DIRECTIONS:
Give back, unchanged, the line with "for (i = [1:slat_count])", the line with "low, high = Vector((1e9,)", and every line between them, and no other line.
- - - - - - -
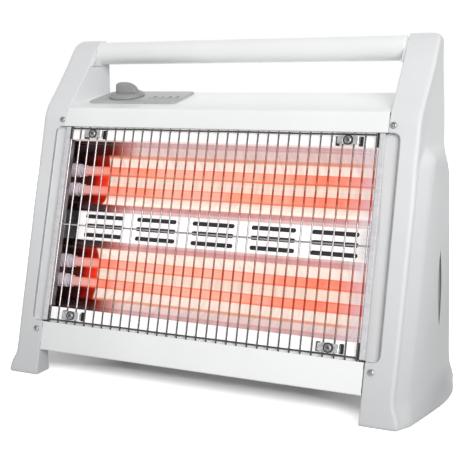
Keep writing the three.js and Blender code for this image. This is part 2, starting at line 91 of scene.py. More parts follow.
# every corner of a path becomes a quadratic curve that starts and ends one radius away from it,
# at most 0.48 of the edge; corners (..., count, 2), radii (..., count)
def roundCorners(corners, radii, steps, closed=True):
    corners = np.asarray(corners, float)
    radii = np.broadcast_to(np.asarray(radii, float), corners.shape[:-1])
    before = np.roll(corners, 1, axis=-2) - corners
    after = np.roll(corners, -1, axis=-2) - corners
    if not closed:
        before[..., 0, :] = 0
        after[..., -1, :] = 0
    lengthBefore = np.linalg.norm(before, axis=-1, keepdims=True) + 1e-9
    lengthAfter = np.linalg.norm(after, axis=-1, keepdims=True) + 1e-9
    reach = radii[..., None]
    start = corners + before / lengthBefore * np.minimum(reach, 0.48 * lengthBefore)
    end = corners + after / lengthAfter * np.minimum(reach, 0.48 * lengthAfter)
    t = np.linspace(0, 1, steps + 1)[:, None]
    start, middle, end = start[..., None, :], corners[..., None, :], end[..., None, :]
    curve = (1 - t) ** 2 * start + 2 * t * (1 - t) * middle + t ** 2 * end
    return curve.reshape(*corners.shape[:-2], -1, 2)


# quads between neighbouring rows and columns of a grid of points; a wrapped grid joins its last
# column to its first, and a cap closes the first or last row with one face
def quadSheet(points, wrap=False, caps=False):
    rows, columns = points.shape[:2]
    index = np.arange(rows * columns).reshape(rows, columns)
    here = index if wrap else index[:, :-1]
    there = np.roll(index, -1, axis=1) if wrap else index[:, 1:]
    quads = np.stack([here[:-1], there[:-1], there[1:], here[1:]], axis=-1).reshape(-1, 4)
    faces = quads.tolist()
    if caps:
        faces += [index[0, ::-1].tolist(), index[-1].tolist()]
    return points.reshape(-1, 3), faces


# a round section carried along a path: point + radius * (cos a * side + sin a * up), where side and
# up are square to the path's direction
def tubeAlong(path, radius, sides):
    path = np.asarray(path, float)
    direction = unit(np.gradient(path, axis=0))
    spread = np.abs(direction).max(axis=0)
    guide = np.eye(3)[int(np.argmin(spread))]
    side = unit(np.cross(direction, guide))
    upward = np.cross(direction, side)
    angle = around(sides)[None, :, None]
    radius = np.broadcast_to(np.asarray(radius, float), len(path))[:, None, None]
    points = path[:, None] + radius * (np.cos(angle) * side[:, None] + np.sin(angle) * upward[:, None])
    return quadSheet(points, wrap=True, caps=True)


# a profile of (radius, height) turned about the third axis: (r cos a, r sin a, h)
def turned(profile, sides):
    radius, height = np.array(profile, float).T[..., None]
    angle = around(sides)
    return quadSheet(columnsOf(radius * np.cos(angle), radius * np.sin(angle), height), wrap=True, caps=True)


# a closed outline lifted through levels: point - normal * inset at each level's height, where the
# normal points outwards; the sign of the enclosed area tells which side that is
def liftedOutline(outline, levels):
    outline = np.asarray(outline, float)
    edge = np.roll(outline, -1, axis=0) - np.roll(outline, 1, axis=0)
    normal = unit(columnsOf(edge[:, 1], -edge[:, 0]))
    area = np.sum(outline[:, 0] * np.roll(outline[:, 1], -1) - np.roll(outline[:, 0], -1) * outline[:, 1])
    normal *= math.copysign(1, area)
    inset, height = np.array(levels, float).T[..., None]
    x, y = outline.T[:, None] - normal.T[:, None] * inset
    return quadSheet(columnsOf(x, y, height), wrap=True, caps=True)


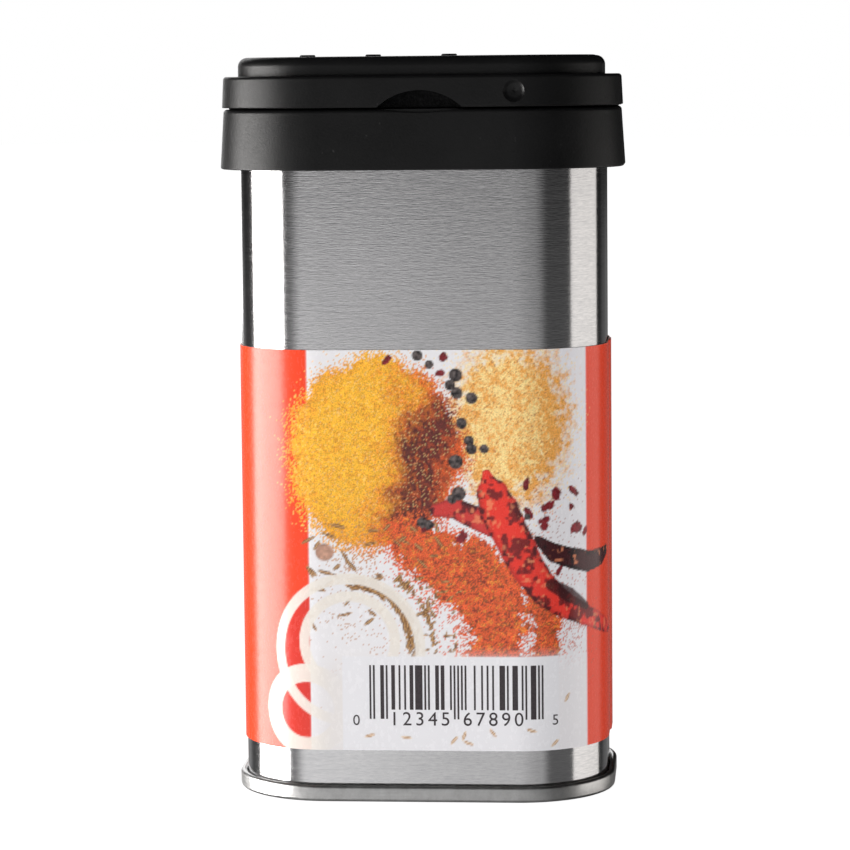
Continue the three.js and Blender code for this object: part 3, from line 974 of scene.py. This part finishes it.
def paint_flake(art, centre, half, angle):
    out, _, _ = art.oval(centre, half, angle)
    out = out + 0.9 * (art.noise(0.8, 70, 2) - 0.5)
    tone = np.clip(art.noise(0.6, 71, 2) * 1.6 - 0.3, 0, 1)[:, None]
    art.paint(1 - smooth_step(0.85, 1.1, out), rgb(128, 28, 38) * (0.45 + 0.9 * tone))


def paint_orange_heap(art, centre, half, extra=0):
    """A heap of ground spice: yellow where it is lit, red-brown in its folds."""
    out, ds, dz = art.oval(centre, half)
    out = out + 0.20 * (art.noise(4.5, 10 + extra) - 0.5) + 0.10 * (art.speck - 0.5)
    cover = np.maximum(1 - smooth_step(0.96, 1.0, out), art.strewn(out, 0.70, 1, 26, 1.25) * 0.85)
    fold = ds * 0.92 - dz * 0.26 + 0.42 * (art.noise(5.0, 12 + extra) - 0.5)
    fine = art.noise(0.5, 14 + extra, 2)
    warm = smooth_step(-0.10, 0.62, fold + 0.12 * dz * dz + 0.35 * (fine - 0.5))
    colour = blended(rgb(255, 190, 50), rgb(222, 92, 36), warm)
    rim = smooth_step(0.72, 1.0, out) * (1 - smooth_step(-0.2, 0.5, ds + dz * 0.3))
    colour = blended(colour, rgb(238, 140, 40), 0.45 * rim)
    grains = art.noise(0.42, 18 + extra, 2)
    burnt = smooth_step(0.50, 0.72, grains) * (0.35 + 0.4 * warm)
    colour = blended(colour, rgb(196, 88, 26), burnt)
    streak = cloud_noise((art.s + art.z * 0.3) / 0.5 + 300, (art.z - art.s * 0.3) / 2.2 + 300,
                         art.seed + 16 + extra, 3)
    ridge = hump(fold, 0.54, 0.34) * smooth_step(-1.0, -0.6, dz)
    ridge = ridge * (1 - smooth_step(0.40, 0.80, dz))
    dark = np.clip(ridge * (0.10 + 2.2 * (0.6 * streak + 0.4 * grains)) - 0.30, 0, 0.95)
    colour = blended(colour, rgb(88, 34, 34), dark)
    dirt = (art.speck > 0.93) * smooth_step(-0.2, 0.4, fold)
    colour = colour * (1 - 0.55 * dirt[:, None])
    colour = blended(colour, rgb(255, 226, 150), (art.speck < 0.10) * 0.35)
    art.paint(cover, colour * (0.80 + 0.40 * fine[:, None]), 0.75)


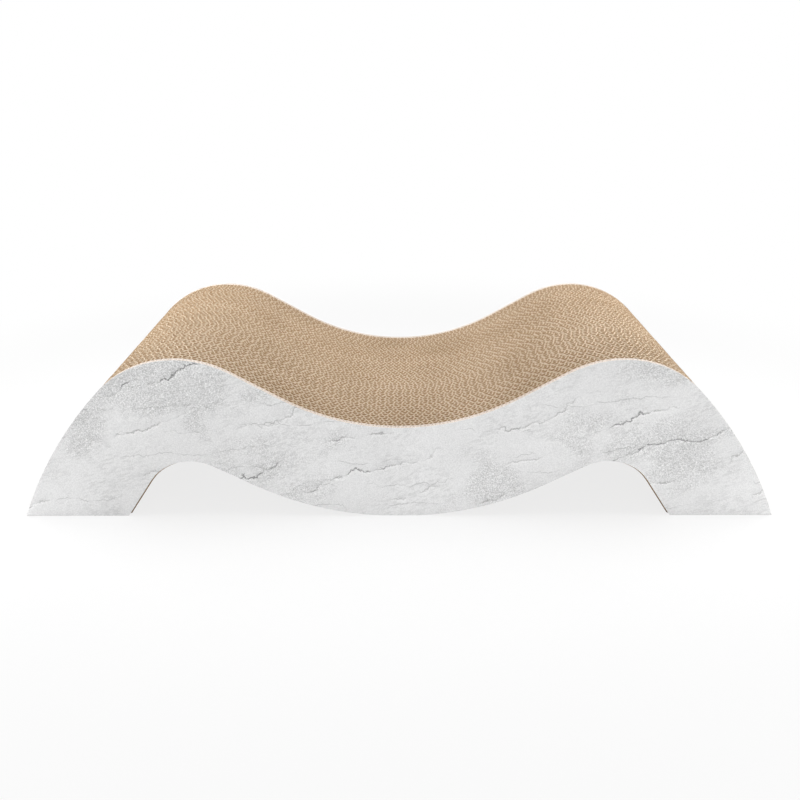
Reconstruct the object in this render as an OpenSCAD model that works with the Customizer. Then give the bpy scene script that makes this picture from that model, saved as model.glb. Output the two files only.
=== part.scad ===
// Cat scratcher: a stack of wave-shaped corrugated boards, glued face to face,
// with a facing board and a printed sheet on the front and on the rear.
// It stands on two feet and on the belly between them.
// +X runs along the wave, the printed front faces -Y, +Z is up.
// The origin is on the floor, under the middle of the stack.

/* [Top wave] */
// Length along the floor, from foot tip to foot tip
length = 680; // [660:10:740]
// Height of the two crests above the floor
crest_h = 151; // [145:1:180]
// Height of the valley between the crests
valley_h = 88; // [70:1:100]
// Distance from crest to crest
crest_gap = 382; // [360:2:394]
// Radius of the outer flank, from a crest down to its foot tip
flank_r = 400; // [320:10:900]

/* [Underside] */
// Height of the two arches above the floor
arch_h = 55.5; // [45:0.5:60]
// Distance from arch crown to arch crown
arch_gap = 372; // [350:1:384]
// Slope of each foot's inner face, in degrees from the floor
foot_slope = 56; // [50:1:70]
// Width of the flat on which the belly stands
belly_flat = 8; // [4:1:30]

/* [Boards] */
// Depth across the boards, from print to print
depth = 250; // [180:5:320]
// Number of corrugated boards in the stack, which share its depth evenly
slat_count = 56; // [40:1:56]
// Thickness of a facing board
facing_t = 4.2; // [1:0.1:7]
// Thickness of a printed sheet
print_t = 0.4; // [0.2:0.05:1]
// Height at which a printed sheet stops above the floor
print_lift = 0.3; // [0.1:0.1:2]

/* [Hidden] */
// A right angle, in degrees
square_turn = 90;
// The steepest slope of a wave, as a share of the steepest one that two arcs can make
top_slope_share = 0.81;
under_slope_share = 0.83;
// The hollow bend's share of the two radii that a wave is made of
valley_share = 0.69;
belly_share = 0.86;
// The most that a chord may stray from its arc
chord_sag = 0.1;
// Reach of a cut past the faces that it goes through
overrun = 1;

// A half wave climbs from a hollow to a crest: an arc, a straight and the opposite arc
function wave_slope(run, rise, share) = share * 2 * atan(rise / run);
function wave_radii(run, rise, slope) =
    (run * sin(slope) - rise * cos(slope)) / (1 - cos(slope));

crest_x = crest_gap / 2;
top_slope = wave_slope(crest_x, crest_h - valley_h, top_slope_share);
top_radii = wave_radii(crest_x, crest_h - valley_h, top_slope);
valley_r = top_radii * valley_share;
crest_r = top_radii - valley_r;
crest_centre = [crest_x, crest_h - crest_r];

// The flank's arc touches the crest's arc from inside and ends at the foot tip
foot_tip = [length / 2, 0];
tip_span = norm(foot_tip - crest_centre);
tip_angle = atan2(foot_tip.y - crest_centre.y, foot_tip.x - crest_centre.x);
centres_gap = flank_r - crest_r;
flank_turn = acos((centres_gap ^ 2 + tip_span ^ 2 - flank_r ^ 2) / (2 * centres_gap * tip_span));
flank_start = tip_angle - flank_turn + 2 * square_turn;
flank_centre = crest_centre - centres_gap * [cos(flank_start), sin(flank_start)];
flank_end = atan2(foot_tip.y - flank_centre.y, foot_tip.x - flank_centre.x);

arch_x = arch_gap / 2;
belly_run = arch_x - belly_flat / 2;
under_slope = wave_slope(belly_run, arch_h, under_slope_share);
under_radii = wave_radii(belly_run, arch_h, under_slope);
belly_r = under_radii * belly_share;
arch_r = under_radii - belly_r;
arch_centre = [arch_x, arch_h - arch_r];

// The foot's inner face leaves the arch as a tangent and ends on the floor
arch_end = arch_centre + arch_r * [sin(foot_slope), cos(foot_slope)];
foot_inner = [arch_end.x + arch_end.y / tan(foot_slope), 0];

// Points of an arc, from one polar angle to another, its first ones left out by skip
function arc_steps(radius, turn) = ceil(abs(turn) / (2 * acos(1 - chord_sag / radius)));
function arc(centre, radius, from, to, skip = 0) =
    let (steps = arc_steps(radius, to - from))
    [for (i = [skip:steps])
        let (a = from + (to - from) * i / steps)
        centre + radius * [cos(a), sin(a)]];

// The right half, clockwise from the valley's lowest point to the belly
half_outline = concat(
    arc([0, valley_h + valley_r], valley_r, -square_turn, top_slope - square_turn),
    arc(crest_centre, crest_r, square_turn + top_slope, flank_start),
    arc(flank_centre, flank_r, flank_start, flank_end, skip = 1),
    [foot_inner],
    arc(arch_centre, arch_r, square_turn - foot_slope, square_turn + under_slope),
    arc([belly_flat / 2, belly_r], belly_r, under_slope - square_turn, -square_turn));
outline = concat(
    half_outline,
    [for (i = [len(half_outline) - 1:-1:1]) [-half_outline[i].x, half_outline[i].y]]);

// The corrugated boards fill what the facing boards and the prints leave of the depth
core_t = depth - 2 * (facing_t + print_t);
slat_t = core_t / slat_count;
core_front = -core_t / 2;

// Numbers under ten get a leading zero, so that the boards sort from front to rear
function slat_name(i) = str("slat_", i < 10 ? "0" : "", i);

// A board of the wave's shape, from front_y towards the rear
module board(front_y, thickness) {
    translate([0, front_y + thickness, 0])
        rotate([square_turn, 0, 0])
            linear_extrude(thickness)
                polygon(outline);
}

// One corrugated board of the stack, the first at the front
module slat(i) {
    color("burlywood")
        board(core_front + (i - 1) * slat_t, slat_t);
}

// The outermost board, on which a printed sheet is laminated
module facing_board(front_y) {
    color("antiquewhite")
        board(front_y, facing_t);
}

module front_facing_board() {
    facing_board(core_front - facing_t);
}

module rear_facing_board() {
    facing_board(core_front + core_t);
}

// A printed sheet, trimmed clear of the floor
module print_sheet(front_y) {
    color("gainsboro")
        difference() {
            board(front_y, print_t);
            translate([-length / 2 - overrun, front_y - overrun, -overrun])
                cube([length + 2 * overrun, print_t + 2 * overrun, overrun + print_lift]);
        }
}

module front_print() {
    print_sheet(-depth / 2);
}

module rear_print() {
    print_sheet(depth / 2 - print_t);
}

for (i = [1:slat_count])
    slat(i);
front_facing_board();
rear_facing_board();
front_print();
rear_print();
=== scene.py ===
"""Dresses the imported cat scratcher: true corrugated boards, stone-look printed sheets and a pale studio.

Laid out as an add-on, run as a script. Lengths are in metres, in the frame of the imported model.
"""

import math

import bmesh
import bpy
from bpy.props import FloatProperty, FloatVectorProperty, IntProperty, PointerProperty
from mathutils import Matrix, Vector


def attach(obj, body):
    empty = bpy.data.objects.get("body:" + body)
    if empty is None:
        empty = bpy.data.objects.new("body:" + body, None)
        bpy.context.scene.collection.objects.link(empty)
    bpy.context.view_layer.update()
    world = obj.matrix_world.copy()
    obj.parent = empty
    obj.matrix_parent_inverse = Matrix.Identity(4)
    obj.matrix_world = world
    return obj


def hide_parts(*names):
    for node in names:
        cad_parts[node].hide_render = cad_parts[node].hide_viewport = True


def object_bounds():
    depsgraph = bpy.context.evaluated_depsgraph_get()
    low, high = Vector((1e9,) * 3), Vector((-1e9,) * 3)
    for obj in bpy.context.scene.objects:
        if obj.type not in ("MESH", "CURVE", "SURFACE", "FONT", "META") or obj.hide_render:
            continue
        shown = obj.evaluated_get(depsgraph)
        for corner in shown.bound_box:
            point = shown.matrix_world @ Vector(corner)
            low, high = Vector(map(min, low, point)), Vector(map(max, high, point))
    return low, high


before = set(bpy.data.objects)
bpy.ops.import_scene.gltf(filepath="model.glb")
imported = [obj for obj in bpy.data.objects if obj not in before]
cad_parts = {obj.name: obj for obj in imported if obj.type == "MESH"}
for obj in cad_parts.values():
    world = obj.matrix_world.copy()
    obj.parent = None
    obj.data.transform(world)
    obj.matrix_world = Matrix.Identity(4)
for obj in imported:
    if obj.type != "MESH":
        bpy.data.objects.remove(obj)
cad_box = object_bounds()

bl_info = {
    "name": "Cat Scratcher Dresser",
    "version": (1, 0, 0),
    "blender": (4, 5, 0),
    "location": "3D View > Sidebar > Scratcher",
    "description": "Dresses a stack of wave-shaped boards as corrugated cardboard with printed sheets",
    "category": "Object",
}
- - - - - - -
SOLUTION FOR THIS EXERCISE:
for (i = [1:slat_count])
    slat(i);
front_facing_board();
rear_facing_board();
front_print();
rear_print();
=== scene.py ===
"""Dresses the imported cat scratcher: true corrugated boards, stone-look printed sheets and a pale studio.

Laid out as an add-on, run as a script. Lengths are in metres, in the frame of the imported model.
"""

import math

import bmesh
import bpy
from bpy.props import FloatProperty, FloatVectorProperty, IntProperty, PointerProperty
from mathutils import Matrix, Vector


def attach(obj, body):
    empty = bpy.data.objects.get("body:" + body)
    if empty is None:
        empty = bpy.data.objects.new("body:" + body, None)
        bpy.context.scene.collection.objects.link(empty)
    bpy.context.view_layer.update()
    world = obj.matrix_world.copy()
    obj.parent = empty
    obj.matrix_parent_inverse = Matrix.Identity(4)
    obj.matrix_world = world
    return obj


def hide_parts(*names):
    for node in names:
        cad_parts[node].hide_render = cad_parts[node].hide_viewport = True


def object_bounds():
    depsgraph = bpy.context.evaluated_depsgraph_get()
    low, high = Vector((1e9,) * 3), Vector((-1e9,) * 3)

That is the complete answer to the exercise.